Altron Share Price (Five Years: 2015-2020)
In terms of valuation, Altron is on a trailing dividend yield of 3.2% and forward price-earnings multiple of 11.9 times.
We believe that this company should be afforded some franchise value, given its impressive migration to the digital arena. Consequently, ROIC sits comfortably above WACC, and on that basis we can justify a fair value of just under R30.00 per share against a price of R23.00.
But what about South Africa itself as a destination for investment funds?
The country has been through ten tough years under Jacob Zuma’s administration – or rather maladministration – with weak economic growth, high unemployment, entrenched inequality and sagging competitiveness, especially in export markets.
In the face of this, we note that the economy has been through a critical political transition under the government of Cyril Ramaphosa, elected in May 2019.
His administration has much to do to repair the damage inflicted by Zuma. However, evidence of recovery is growing, and with this restructuring and restoration under a strong and sensible government, we anticipate earnings recovery and improved (but not elevated) economic growth.

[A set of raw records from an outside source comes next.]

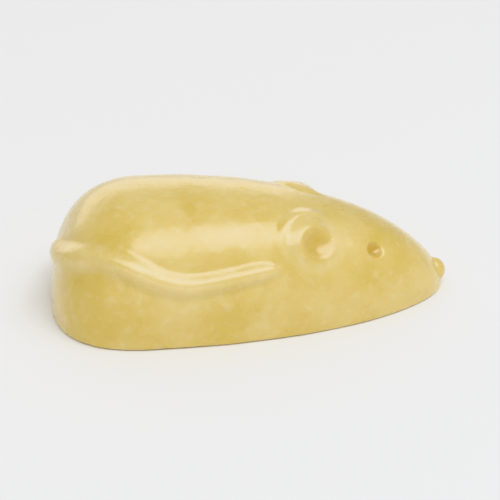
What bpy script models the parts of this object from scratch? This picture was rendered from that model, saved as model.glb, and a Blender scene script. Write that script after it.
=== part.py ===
"""A white chocolate mouse: one moulded sweet with a flat base, its nose towards +X, in metres with +Z up.

The body is a half teardrop. A nose bead, two ears and a tail lying along the right flank stand on it in
low relief and are fused to it. The eyes and the ears' hollows are sunk into it.

A place on the dome is given by its station, its rise and its side. The station is its distance back from
the nose. The rise is an angle up the cross-section, 0 at the base and 90 along the back. The side is -1
for the right flank, at -Y, and +1 for the left one.
"""

import math

import bmesh
import bpy
from mathutils import Matrix, Vector

# Driving dimensions of the body
BODY_LENGTH = 0.0372
BODY_WIDTH = 0.0186
BODY_HEIGHT = 0.0117
WIDEST_STATION = 0.0276
EDGE_RADIUS = 0.0004

# Shape of the body: how fast the snout fills out, how square the rump is, how full the dome is
SNOUT_POWER = 0.555
RUMP_POWER = 2.6
DOME_POWER = 2.25

# Nose bead at the tip of the snout
NOSE_RADIUS = 0.0012
NOSE_STATION = 0.0009
NOSE_HEIGHT = 0.0015

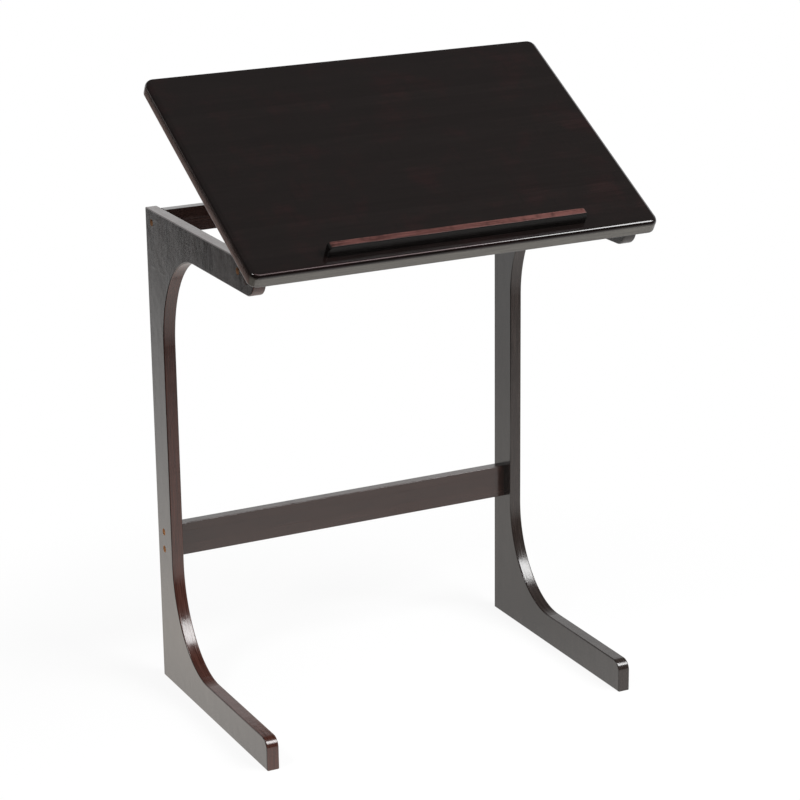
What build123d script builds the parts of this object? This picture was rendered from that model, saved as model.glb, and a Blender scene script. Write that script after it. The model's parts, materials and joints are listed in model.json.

While it is unlikely that South Africa is on the cusp of “spectacular” growth, the country finds itself in a better environment and in a better place than we have seen over the past ten years.
Institutional recovery is taking place with moves at the state-owned enterprises, the rand has recovered lost ground, and price inflation is tame. Visa restrictions are being lifted and we will see the release of valuable spectrum in the communications industry that is likely to aid growth.
Gross domestic fixed investment has also showed signs of recovery.
Under the leadership of Cyril Ramaphosa, who has a plan and who is known to play the long game, South Africa’s near-term growth potential of 1.5% could be lifted to 3.5%.
While this will not materialise immediately, South Africa is in better shape today than it was a year ago and certainly in much better shape at the beginning of the last decade.